Comment votre maison a-t-elle fait pour passer les siècles ?
Jean-Frédéric Hugel : La maison, plus que sur une stratégie, est fondée sur une passion, celle du vin et de cette région qui lui donne la vie. La longévité de l’entreprise est due aux générations successives. Elles ont placé leurs espoirs dans la terre de Riquewihr et ont refusé de la quitter malgré les guerres, les périodes de vache maigre et les difficultés de l’Histoire, grande et petite. Cet espoir que notre terre peut et doit nourrir encore nombre de générations de Hugel est à la base de cette vision à long terme, qui bannit le profit à court terme et favorise l’investissement, le soin de la terre. Après tout, quand on plante une vigne, c’est souvent la génération suivante qui en récoltera le plus beau fruit.
Quels coups durs le domaine Hugel a-t-il rencontré ?
Jean-Frédéric Hugel : Ils ont été nombreux, chaque génération a son lot de difficultés. La guerre de Trente Ans pour la première, les guerres mondiales, franco-prussienne… Et le passage douloureux sous nationalité Allemande qui s’en est suivi, instaurant un boycott des vins Alsaciens et des droits de douane confiscatoires à l’exportation.
Les périodes sans récoltes liées au phylloxéra au début du XXe siècle sont sans doute les plus dures. Le travail de la vigne est exigeant, ne pas en voir le fruit doit être extrêmement dur ! La compétition entre le vignoble des coteaux et celui de la plaine, productif et peu qualitatif mais facile à travailler, dans les années 1800 trouve aujourd’hui un écho particulier. Pour ma part, la disparition soudaine de mon père restera, je pense, le coup dur de ma génération, ou du moins personnellement.
Quelle est votre stratégie pour continuer à vous développer après autant d’années ?
Jean-Frédéric Hugel : La mondialisation est vue par beaucoup comme une menace, le morcellement des parcelles, les coteaux pentus empêchant la mécanisation et le coût de main d’œuvre nous interdisent les coûts de production des régions émergentes du nouveau monde. D’un point de vue purement mercantile, nos prix ne sont pas compétitifs.

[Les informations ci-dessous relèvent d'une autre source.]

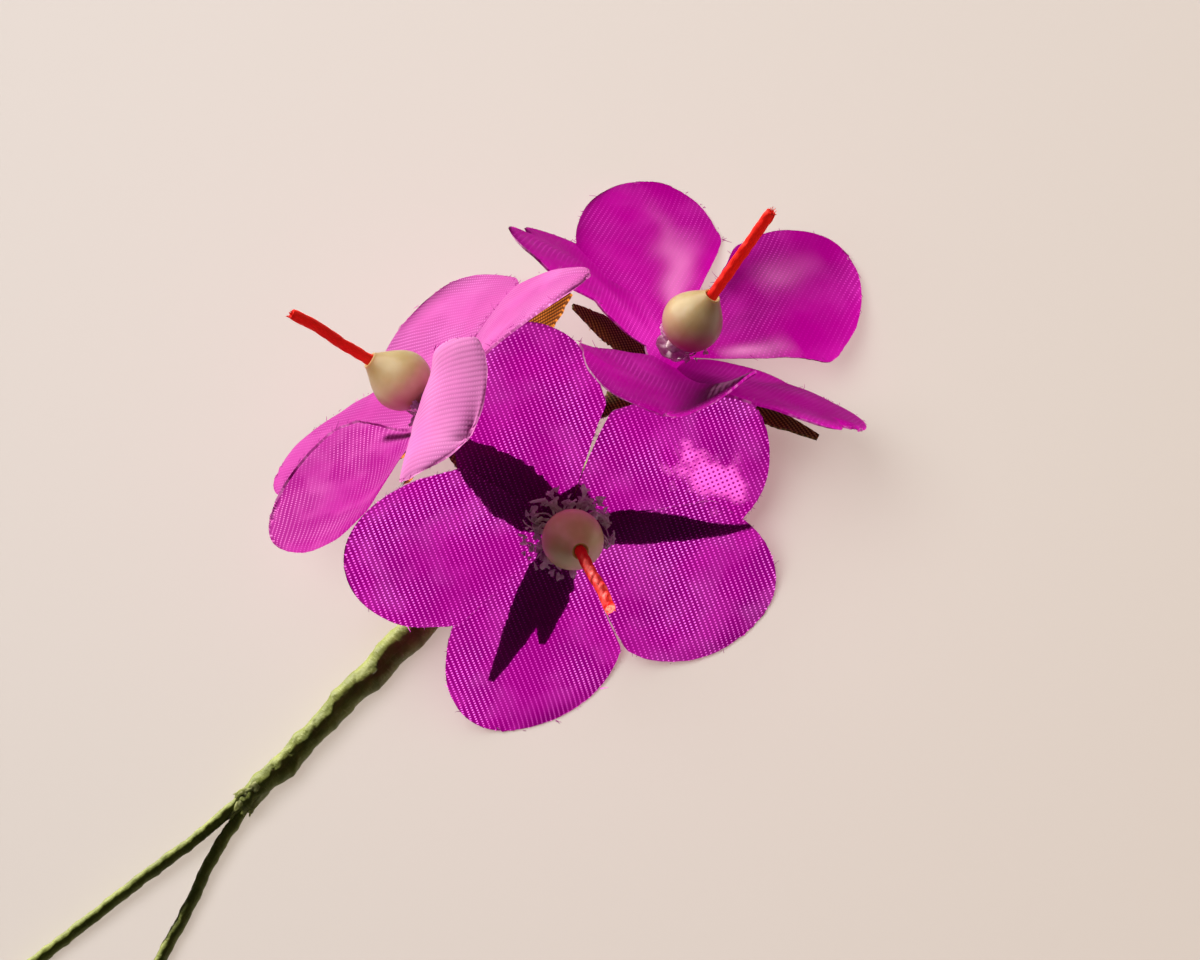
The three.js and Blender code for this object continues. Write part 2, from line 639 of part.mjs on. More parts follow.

Mais l’Alsace possède des atouts inégalés dans le monde du vin, son climat et sa géologie unique en font une région viticole de premier plan. Le morcellement des parcelles instauré par nos prédécesseurs, s’il est singulier, suit rigoureusement les failles géologiques. Nos vins sont des vins de terroir, ce mot galvaudé reprend en Alsace sa vraie signification, ils tirent leur singularité du sol et démontrent leur noblesse par leur capacité à la garde prolongée. Le dénominateur commun des grands vins.
Quelles ont été les grandes étapes de votre développement ?
Jean-Frédéric Hugel : De la fondation à nos jours, la famille a été pour partie à l’origine du retour aux cépages nobles après la Seconde Guerre mondiale, à l’origine des Vendanges Tardives et des Sélection de Grains Nobles en 1984. Dans l’entre deux guerres, Emile et son fils Jean ont exporté les vins aux USA, après la prohibition, ainsi qu’au Brésil et en Angleterre à cette même période. Cet élan a été une des étapes fortes dans la construction de notre nom et de notre marque.